There is, to borrow a line from the late Michael Hutchence, just “not enough time.”

This problem is compounded by the fact so many children are being raised in single-parent settings … or worse, what amount to zero-parent settings.

Again, none of this meant as a specific commentary regarding the case of little Faye Marie … which as of this writing remains a mystery. It is simply a commentary on what is required from all of us if we hope to limit the number of future victims (and more importantly, if we hope to stop breeding future victimizers).

A vicious cycle is gaining momentum in our world, people. And each one of us is either helping to slow it or hastening its tragic consequences.

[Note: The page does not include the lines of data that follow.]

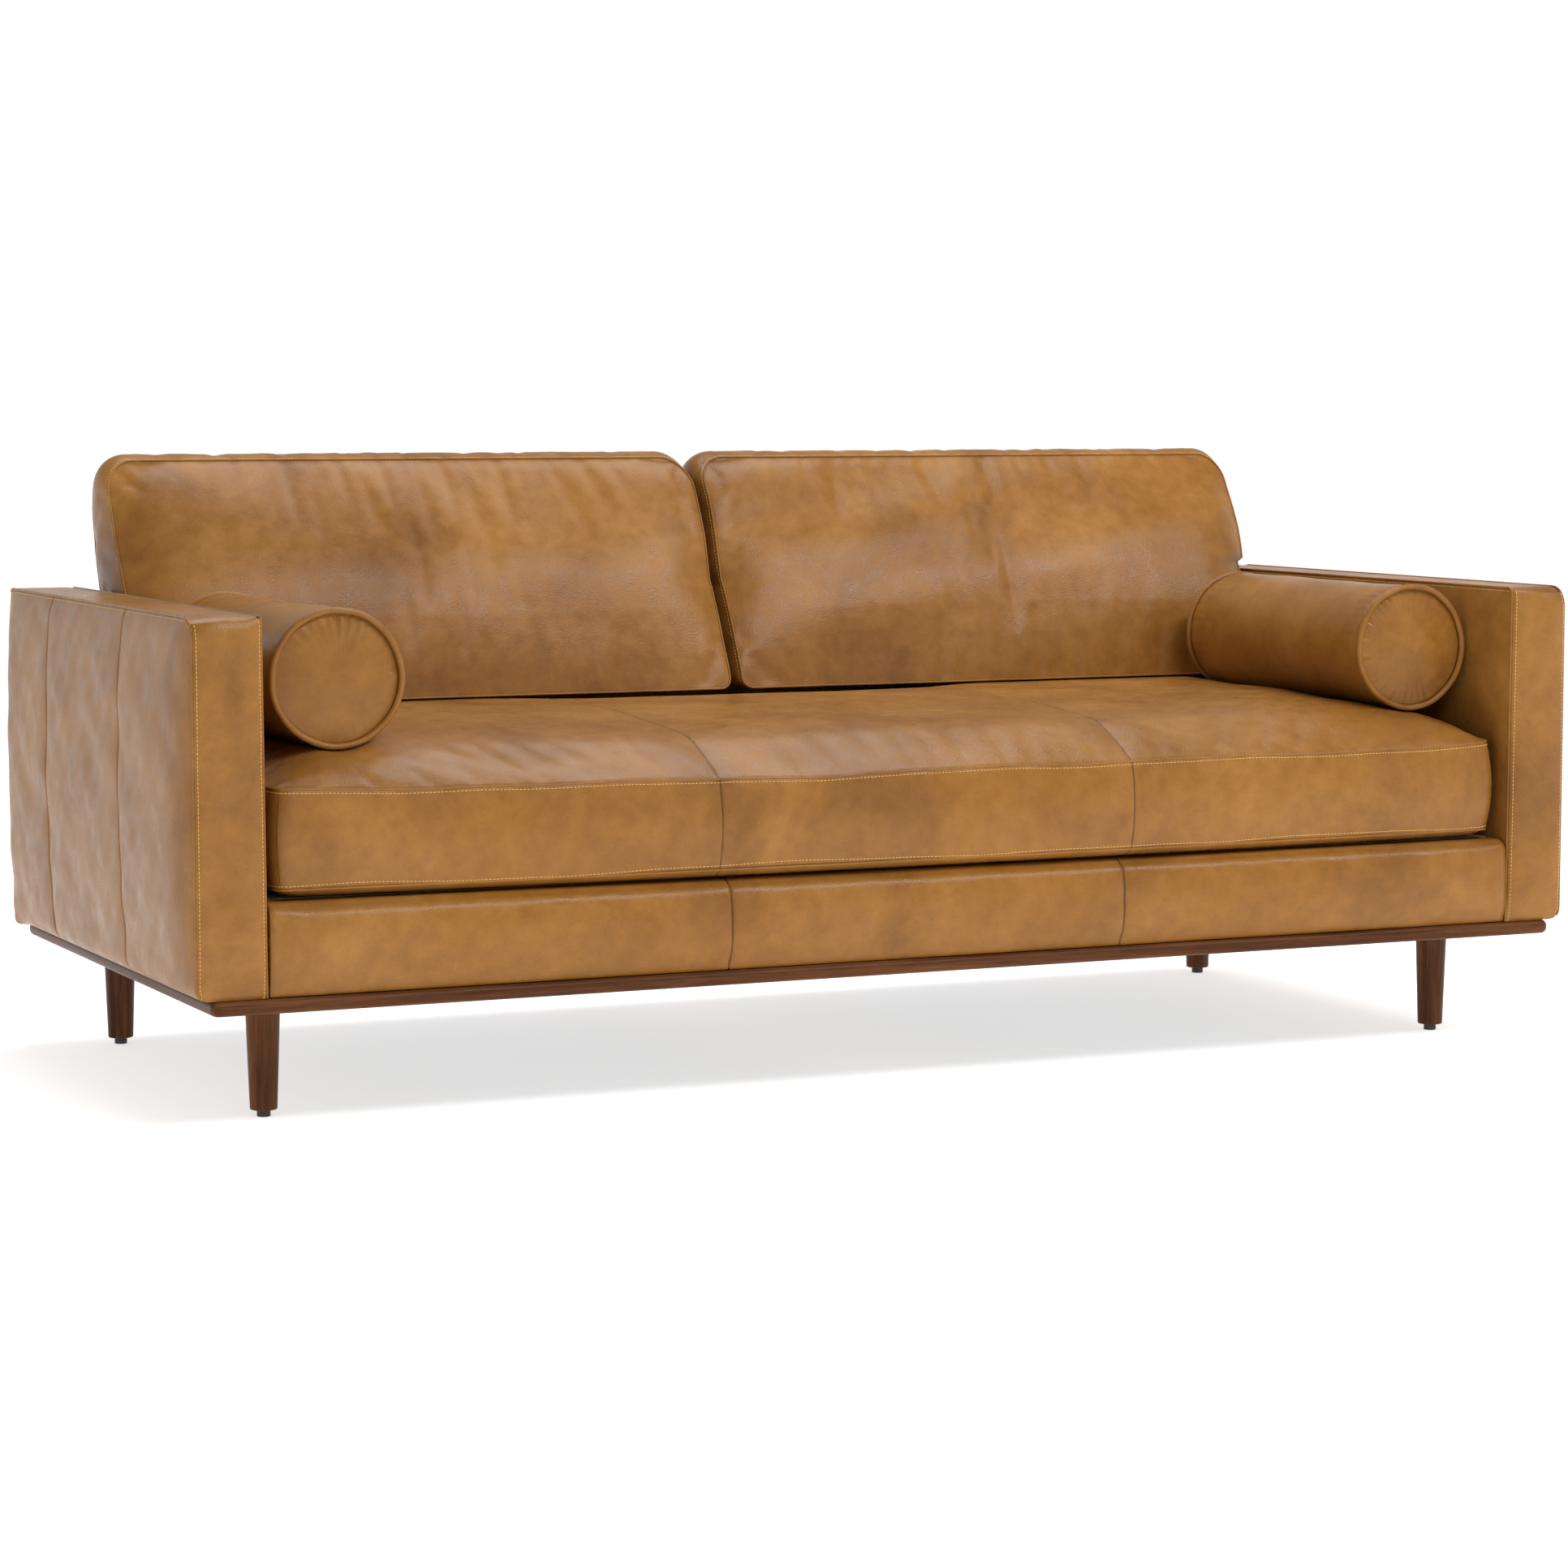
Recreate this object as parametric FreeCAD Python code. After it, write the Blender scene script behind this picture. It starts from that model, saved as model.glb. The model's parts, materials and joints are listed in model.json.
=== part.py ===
import FreeCAD, Part
import math
import os

# A three-seat sofa. Millimetres, +Z up, the front faces -Y, +X is to the right seen from the front.
# The origin is on the floor at the middle of the footprint.

Vector = FreeCAD.Vector
X_AXIS = Vector(1, 0, 0)
Y_AXIS = Vector(0, 1, 0)
Z_AXIS = Vector(0, 0, 1)

# Overall
WIDTH = 2040.0
DEPTH = 900.0
HALF_WIDTH = WIDTH / 2
FRONT = -DEPTH / 2
REAR = DEPTH / 2
SIDES = (-1, 1)
OVERCUT = 1.0        # how far a cut runs past the face it opens
FIT_GAP = 0.05
NEAR = 0.5           # how close a point counts as being at a height
QUARTER_CUT = 1 - math.sqrt(0.5)     # how far a quarter-round's middle is from its square corner

# Legs and levelling feet
FOOT_HEIGHT = 8.8
FOOT_RADIUS = 8.75
FOOT_ROUND = 1.0
FOOT_SOLE = 3.0
FOOT_SOCKET_TOP = 5.5
FOOT_SOCKET_RADIUS = 5.1
FOOT_STUD_GAP = 0.3
LEG_BOTTOM = 9.0
LEG_TOP = 150.0
LEG_TOP_RADIUS = 22.5
LEG_BOTTOM_RADIUS = 17.5
LEG_ROUND = 2.0
LEG_X = 875.6
LEG_FRONT_Y = -301.0
LEG_REAR_Y = 360.0
STUD_RADIUS = 3.0
STUD_BOTTOM = 4.0
STUD_TOP = 33.0
STUD_HEAD_RADIUS = 4.8
STUD_HEAD_BOTTOM = 3.3
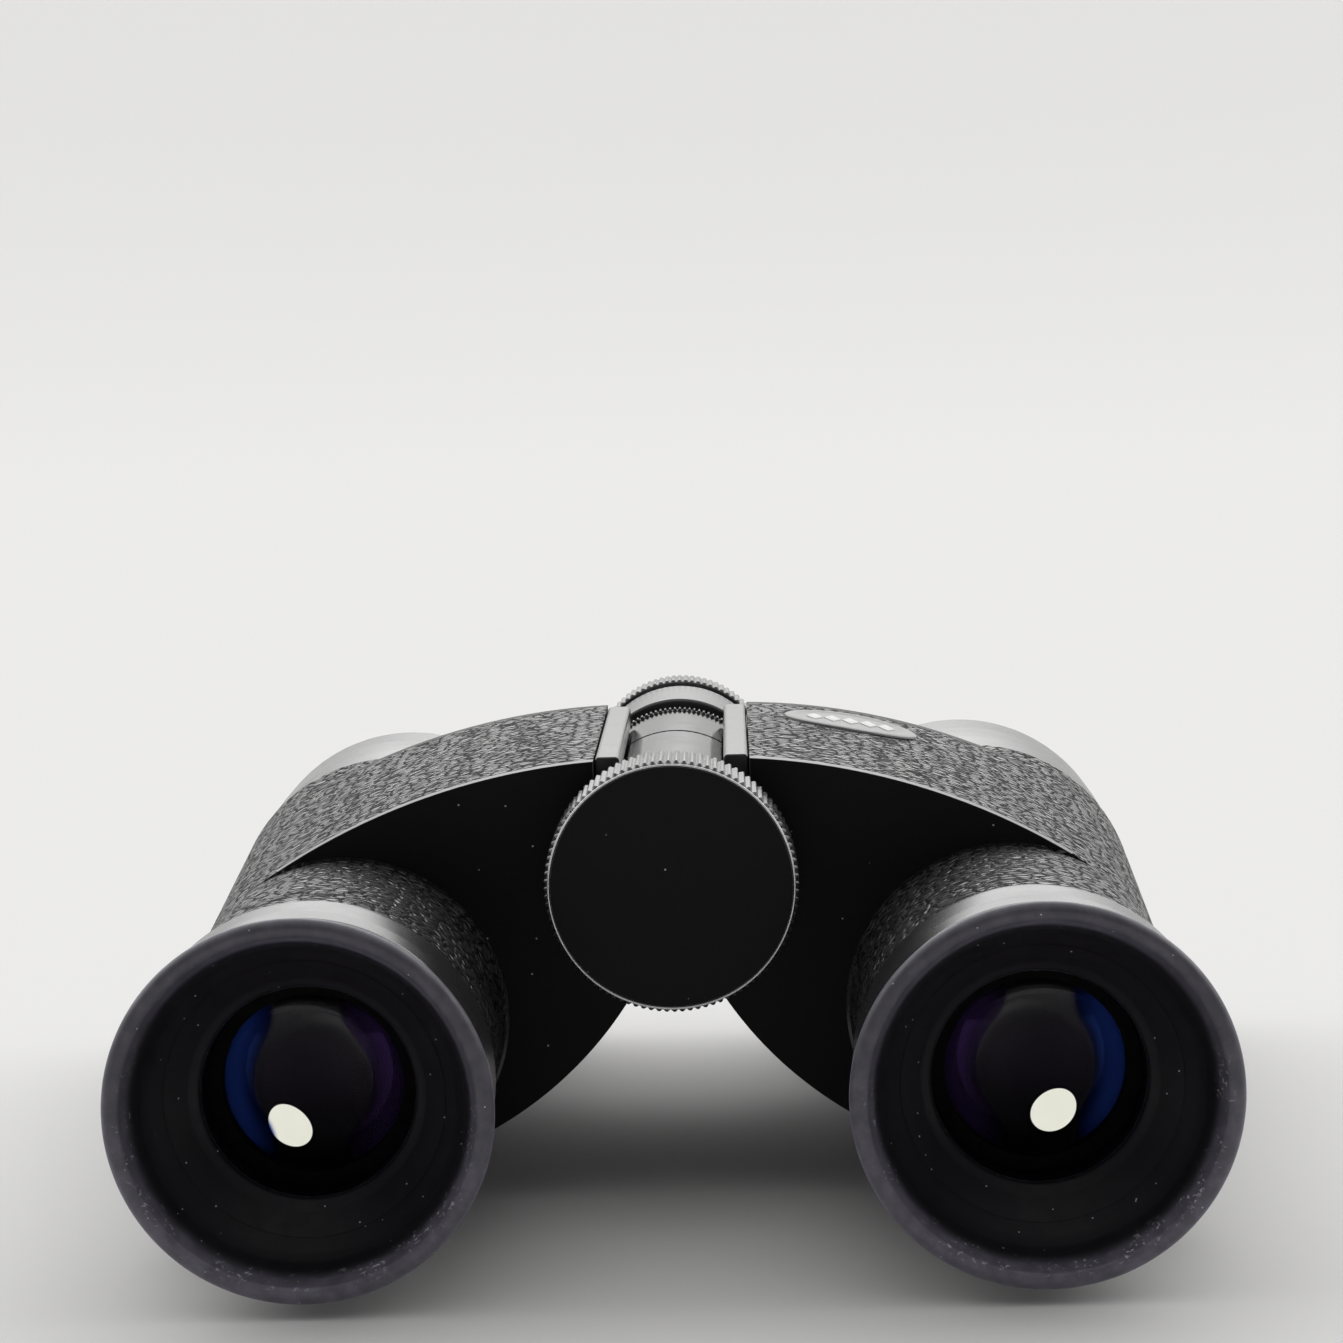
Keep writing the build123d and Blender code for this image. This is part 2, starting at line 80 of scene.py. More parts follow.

Every single hour. Every single day.

We live in a fallen world. A broken world. A world in which there is no real justice. But as we have often noted, that does not mean justice does not exist. It does. And make no mistake: It is coming in a very real sense to those who harm children … and it is coming to them in a form and fashion commensurate with their depraved, animalistic acts.

Why? Because the circle must complete. It cannot but complete.

Yet as we await perfect judgments on the other side of the mortal coil for those who so richly deserve them, we must also look inward and remind ourselves that each one of us will also be called to give an account for ourselves.

And that there are justices we richly deserve.

How did we spend our time? Where did we devote our energies? What did we make of our abilities? And when our children needed us most … were we there for them?

Also, what did we do to push back against the evil in our world?

That is the ultimate lesson of tragedies like this … realizing we will never comprehend or understand the evil that creates them, but that it is nonetheless on all of us to push back against it with good. And giving. And forgiving.

“Redeeming the time, because the days are evil,” the apostle Paul wrote in his letter to the church at Ephesus.

No matter what fate befell little Faye Marie, let us all redouble our efforts to redeem the time in which we live on behalf of those who are relying on us to do so.